Their motivations and objectives were never particularly clear. Beyond the focal point of the fuel tax, there were significant differences between the protesters and no leadership structure to resolve them. Both hailed by the far-left and featuring many activists on the far-right, the movement briefly appeared to unite the two sides, with 78 percent of the French public saying the protests were “justified.” It didn’t, of course, and it never would.

However, the movement did enjoy some early success. Two months after the protests began, Macron bowed to public pressure and scrapped the fuel tax at the heart of the matter. Several months later, as the gilets jaunes continued to march, the president called for a series of town halls to be held across the country—a grand débat to talk out the remaining tension.

In recent months, Macron has paired these moves with somewhat more petty—and somewhat more effective—measures. One has been to block the gilets jaunes from entering the Champs Elysées, the most famous street in Paris, forcing them to reroute to lesser locations. Another has been to delay and disrupt the metro on the day of protests, a deterrent for the many gilets jaunes who live outside the city. A third has been intimidation displays, as seen this Saturday with the scores of police officers who surrounded the square where the protest was held, shaking tear gas canisters they never used.

This approach seems to have dampened the demonstrations. It was reported that the prior week’s protest, “Acte XXIX,” had the lowest turnout in the movement’s history. At this week’s protest, the main gathering ground in Paris was partially populated by a group protesting the latest violence in Sudan, as well as a vegan food fair. After six months, the once numerous gilets jaunes had been edged out by a different demonstration and a handful of gourmands.

What’s more, the basic political premise of the protest no longer exists. Although one Parisian confidently told me that he was still demonstrating against the fuel tax—a fuel tax which was scrapped five months ago—most seemed to have moved on. The only problem was that they were moving on with misinformation, chanting “Assassins! Assassins!” at the police, following reports that two gilets jaunes had been killed that day in Montpellier, a city in the south of France. Those reports, as it turns out, were false.

Although the movement may have outlived its original impetus, there are undoubtedly still things to protest. France’s 8.8 percent unemployment rate is more than the United States’ and the United Kingdom’s combined. At 20.8 percent, France’s youth unemployment rate remains among the worst in the West. In addition, the ghettoization of France’s minorities, the banlieues filled with French citizens of African and Middle Eastern descent, remains a worthwhile wrong to rally against—as does France’s 15.4 percent gender pay gap.

However, these basic inequities are not what you see and hear at a gilets jaunes rally. Instead, what you find is absent-minded talk of revolution, mixed with the bizarre particularities of conspiracy—state murders, globalist cabals, and the like. You meet people who wholeheartedly disagree with one another—one woman expressing to me her unabashed leftism, one man praising the Anglo-American right, and a third man explaining how the movement was “neither left nor right.” And, of course, you find wanton violence: a teenager who instructs his friends to film as he throws a glass bottle towards the police, missing and shattering on a crowded street.
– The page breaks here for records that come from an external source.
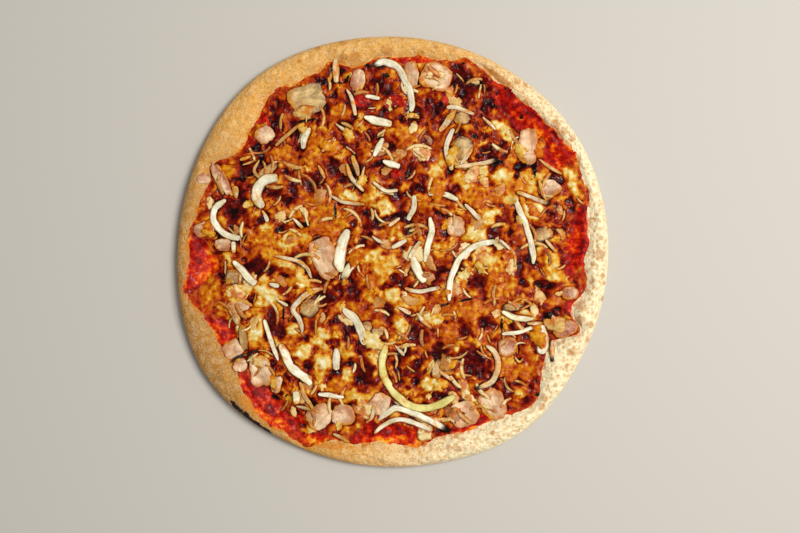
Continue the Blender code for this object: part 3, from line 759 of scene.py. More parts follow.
# Crust: its meshing, and in photograph pixels its brown spots (x, y, radius) and other marks
crustShape = {
    "sectors": 1240, "innerLap": 0.009, "ringsUp": 66,
    "spots": (
        (355, 58, 5), (344, 57, 3), (387, 51, 4.5), (343, 43, 3), (318, 48, 2.5), (310, 47, 1.5),
        (335, 51, 1.8), (555.5, 125, 5), (563.6, 132, 4), (544, 122, 4), (517, 82, 3), (572, 138.5, 3),
        (525, 84, 2), (577.5, 162, 4), (599.5, 254, 5), (604, 299, 3), (590, 324.5, 3), (580.5, 306, 5),
        (580, 320, 4), (572, 352, 4), (593, 280, 2), (603, 275, 2), (604, 283, 2), (593, 264, 2),
        (607, 306, 2), (559, 344, 2), (564, 341, 2), (566, 366, 2), (544.5, 398, 3), (541.6, 406, 3),
        (555, 385.5, 2), (462, 439, 2), (449, 447, 2.5), (458, 448.6, 3), (406.7, 451.5, 2),
        (492.5, 432.5, 2), (598, 220, 2), (590, 190, 2), (601, 238, 2), (588, 340, 2), (230, 180, 2),
        (196, 300, 2), (300, 62, 2), (420, 52, 2.5), (436, 47, 2)),
    "charEdge": (
        (236, 407, 8, 2.6, -48), (246, 416, 8, 2.8, -42), (256, 424, 8, 2.6, -38), (266, 430.5, 6, 2, -32)),
    "amber": (
        (252, 406, 15, 5, -45), (272, 422, 18, 5, -34), (296, 438, 14, 4.5, -20), (330, 446, 18, 3, -4),
        (560, 150, 14, 4, -52), (572, 172, 12, 4, -62), (500, 78, 16, 3, -38), (204, 236, 4, 12, 6)),
}


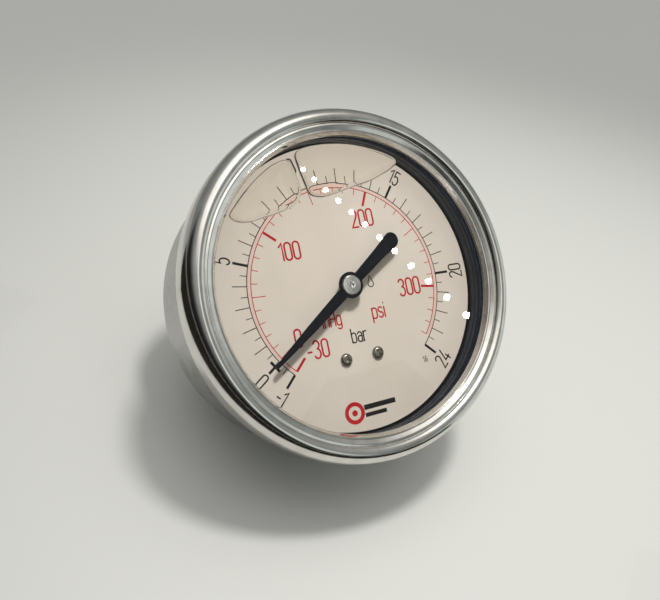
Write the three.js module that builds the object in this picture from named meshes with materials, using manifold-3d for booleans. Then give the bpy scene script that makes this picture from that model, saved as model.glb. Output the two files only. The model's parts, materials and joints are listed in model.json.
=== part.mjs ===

After a surfeit of press early on, the gilets jaunes’ abrupt decline has been conspicuous. In last month’s European Elections, the parties that claimed to represent the movement captured just 0.6 percent of the vote, failing to send a single member to the European Parliament. After six months, the protest that has been France’s longest-running since the end of World War II seems to have run out of outrage. So far, it has also failed to make effective use of more legitimate fuel. Today, President Macron is no longer listening, the French people no longer approve, and the one election the protesters had to put themselves on the map has elapsed.

In varying forms and to varying degrees, this is the problem that outrage politics has frequently experienced in the past decade. When a movement becomes detached from politics and devoid of policies—as did the gilets jaunes, who boycotted the grand débat and failed to call for any legislation since the early days of the fuel tax—a slow slip into irrelevance becomes inevitable. Across the Channel, Brexit has been much the same. Its most ardent supporters have similarly abdicated political responsibility, voting time and again against the deals that would remove the United Kingdom from the European Union. Across the pond and across the political spectrum, the well-founded movement in Occupy Wall Street met a familiar fate, failing to engage policymakers or propose policy change despite having the momentum of the financial crisis and the presence of a Democratic president.

Even still, the gilets jaunes stand apart. They will likely never prove as prominent in global affairs as Brexit, nor will they have the same opportunities for resuscitation as Occupy Wall Street. As their momentum ends and their moment does too, the gilets jaunes will ultimately serve as little more than a case study in why a political movement needs more than outrage.